- SOURCE EXCERPT -
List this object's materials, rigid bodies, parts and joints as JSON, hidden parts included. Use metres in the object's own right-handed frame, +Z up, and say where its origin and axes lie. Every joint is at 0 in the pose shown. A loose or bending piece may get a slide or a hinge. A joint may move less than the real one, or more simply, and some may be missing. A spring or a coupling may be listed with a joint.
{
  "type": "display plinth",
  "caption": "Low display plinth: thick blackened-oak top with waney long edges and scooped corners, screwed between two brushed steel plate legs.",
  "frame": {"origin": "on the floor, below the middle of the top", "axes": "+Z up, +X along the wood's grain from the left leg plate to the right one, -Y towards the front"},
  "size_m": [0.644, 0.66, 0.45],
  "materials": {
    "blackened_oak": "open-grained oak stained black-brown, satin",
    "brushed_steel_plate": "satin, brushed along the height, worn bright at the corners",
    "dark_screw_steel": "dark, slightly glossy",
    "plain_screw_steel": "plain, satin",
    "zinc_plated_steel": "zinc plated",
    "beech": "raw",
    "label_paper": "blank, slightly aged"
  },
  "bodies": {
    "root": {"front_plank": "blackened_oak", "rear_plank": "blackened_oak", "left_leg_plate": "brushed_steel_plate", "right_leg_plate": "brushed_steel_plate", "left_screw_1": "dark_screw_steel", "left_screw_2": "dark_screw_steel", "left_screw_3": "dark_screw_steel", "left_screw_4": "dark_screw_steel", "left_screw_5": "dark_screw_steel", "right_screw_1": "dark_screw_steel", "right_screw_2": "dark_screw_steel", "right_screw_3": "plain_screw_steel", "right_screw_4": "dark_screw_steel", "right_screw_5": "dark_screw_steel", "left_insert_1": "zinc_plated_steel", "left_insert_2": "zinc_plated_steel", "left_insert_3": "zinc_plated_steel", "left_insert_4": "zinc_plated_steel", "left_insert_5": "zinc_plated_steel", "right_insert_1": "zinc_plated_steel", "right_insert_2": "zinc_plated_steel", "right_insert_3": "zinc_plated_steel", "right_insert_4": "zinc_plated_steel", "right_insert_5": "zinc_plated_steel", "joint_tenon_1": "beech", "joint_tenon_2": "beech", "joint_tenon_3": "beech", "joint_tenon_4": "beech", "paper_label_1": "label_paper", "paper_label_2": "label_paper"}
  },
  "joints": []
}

- SHORT EXERCISE -
Retype the data exactly as given.

- FINAL RESULT -
List this object's materials, rigid bodies, parts and joints as JSON, hidden parts included. Use metres in the object's own right-handed frame, +Z up, and say where its origin and axes lie. Every joint is at 0 in the pose shown. A loose or bending piece may get a slide or a hinge. A joint may move less than the real one, or more simply, and some may be missing. A spring or a coupling may be listed with a joint.
{
  "type": "display plinth",
  "caption": "Low display plinth: thick blackened-oak top with waney long edges and scooped corners, screwed between two brushed steel plate legs.",
  "frame": {"origin": "on the floor, below the middle of the top", "axes": "+Z up, +X along the wood's grain from the left leg plate to the right one, -Y towards the front"},
  "size_m": [0.644, 0.66, 0.45],
  "materials": {
    "blackened_oak": "open-grained oak stained black-brown, satin",
    "brushed_steel_plate": "satin, brushed along the height, worn bright at the corners",
    "dark_screw_steel": "dark, slightly glossy",
    "plain_screw_steel": "plain, satin",
    "zinc_plated_steel": "zinc plated",
    "beech": "raw",
    "label_paper": "blank, slightly aged"
  },
  "bodies": {
    "root": {"front_plank": "blackened_oak", "rear_plank": "blackened_oak", "left_leg_plate": "brushed_steel_plate", "right_leg_plate": "brushed_steel_plate", "left_screw_1": "dark_screw_steel", "left_screw_2": "dark_screw_steel", "left_screw_3": "dark_screw_steel", "left_screw_4": "dark_screw_steel", "left_screw_5": "dark_screw_steel", "right_screw_1": "dark_screw_steel", "right_screw_2": "dark_screw_steel", "right_screw_3": "plain_screw_steel", "right_screw_4": "dark_screw_steel", "right_screw_5": "dark_screw_steel", "left_insert_1": "zinc_plated_steel", "left_insert_2": "zinc_plated_steel", "left_insert_3": "zinc_plated_steel", "left_insert_4": "zinc_plated_steel", "left_insert_5": "zinc_plated_steel", "right_insert_1": "zinc_plated_steel", "right_insert_2": "zinc_plated_steel", "right_insert_3": "zinc_plated_steel", "right_insert_4": "zinc_plated_steel", "right_insert_5": "zinc_plated_steel", "joint_tenon_1": "beech", "joint_tenon_2": "beech", "joint_tenon_3": "beech", "joint_tenon_4": "beech", "paper_label_1": "label_paper", "paper_label_2": "label_paper"}
  },
  "joints": []
}